I had known Leslie for years, and she told me this looked like a story for The Times. I agreed. Leslie and I met with Mr. Elizondo in Philadelphia on Oct. 31. Three days later, I emailed the executive editor, Dean Baquet, about “a sensational and highly confidential time-sensitive story” that I said “involves a senior U.S. intelligence official who abruptly quit last month” exposing “a deeply secret program, long mythologized but now confirmed.” He alerted Mark Mazzetti, the investigations editor in the Washington bureau. Leslie and I briefed him in New York on Nov. 7. We assured him there were no anonymous sources; everyone was on the record. After discussions in Washington and New York, Helene joined our team. The Washington bureau chief, Elisabeth Bumiller, would be our editor. On Nov. 17, we three met Mr. Elizondo in a nondescript Washington hotel where he sat with his back to the wall, keeping an eye on the door.

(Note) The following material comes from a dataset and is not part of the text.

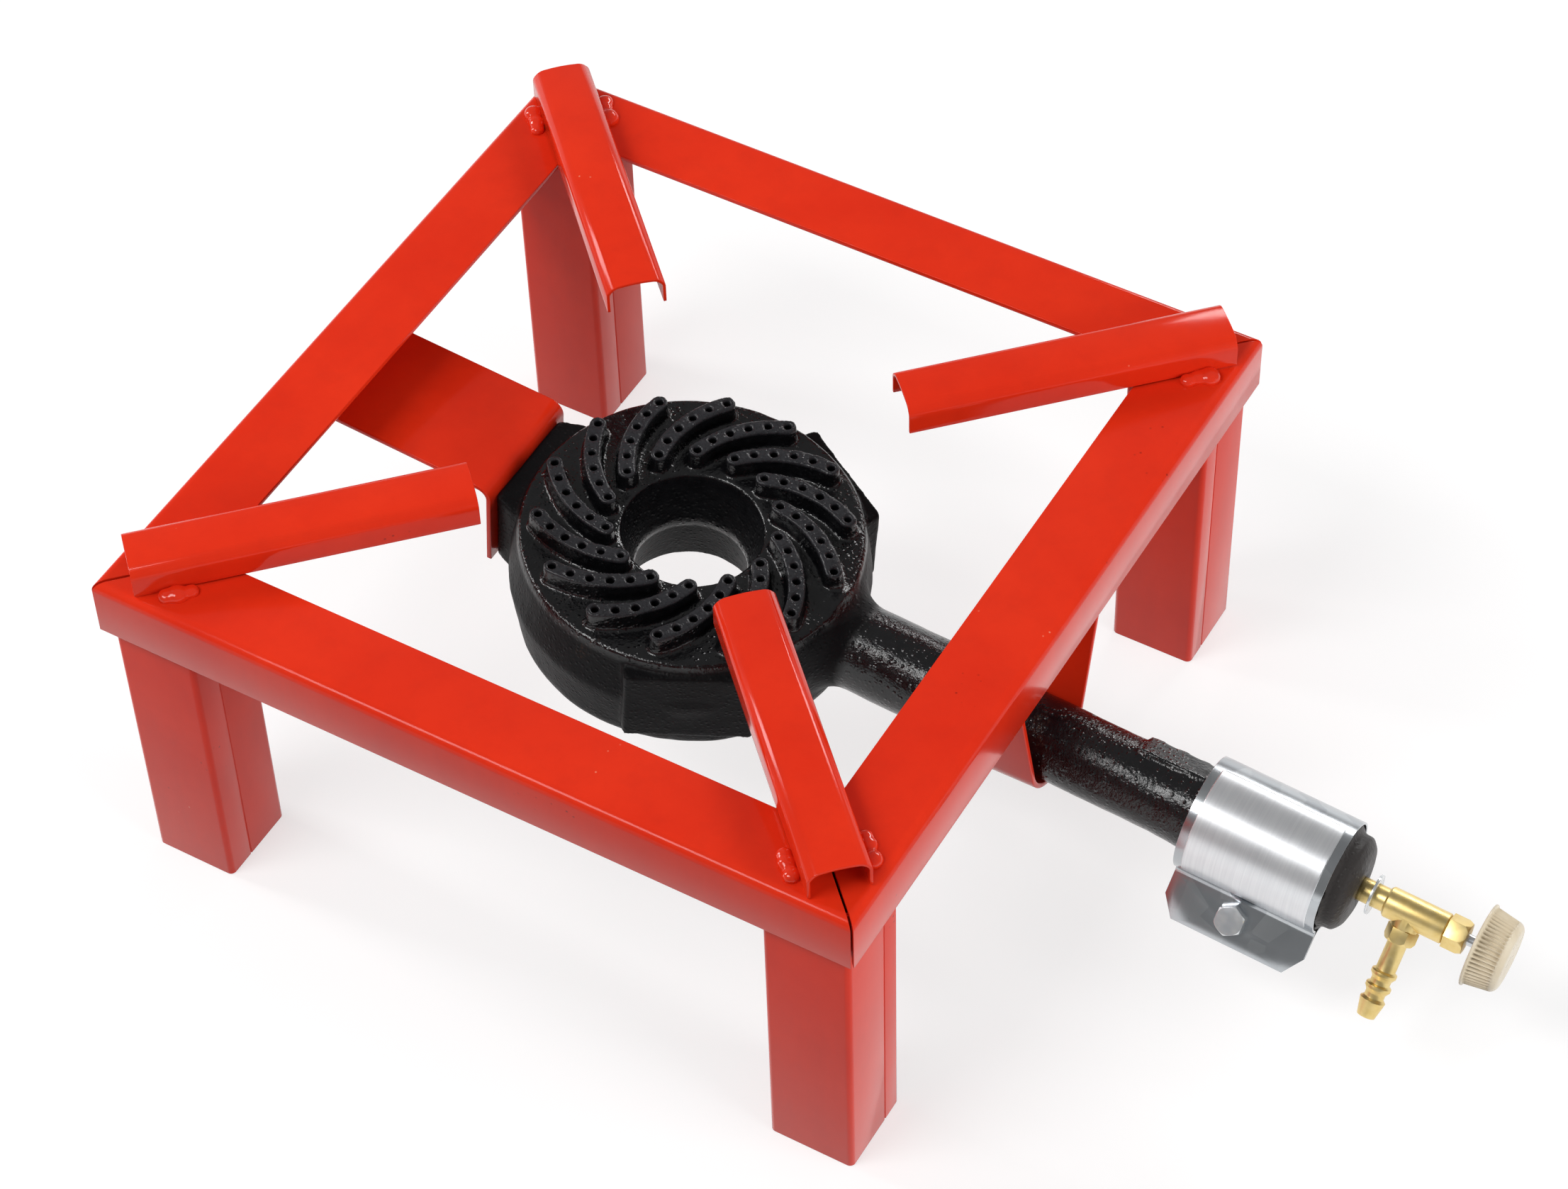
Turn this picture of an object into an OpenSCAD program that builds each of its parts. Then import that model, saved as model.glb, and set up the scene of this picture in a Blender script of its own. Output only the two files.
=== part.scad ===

Carl Hulse, The Times’s chief Washington correspondent, was well acquainted with Mr. Reid and helped arrange an interview for Helene. She flew to Las Vegas on Dec. 5 and met with the former senator, who confirmed the program with details, saying, “I’m not embarrassed or ashamed or sorry I got this going.” Leslie interviewed the aerospace magnate Robert Bigelow, who also confirmed his participation, saying Americans were being held back from serious research into U.F.O.’s by “a juvenile taboo.” And I interviewed a prominent skeptic for perspective. It was important that we not take anything on faith. This field attracts zealots as well as debunkers, and many Americans remain deeply skeptical that the phenomenon exists as popularly portrayed. In draft after draft, we took pains to let the investigation speak for itself, without bias.

Helene met with a Pentagon spokesperson on Dec. 8 for a response to the information we had gathered. The answer came swiftly. There had been a program to investigate U.F.O.s, but it ended in 2012 after five years, the Defense Department insisted.

Our reporting suggested it continues, largely unfunded, to the present. And that’s what we wrote.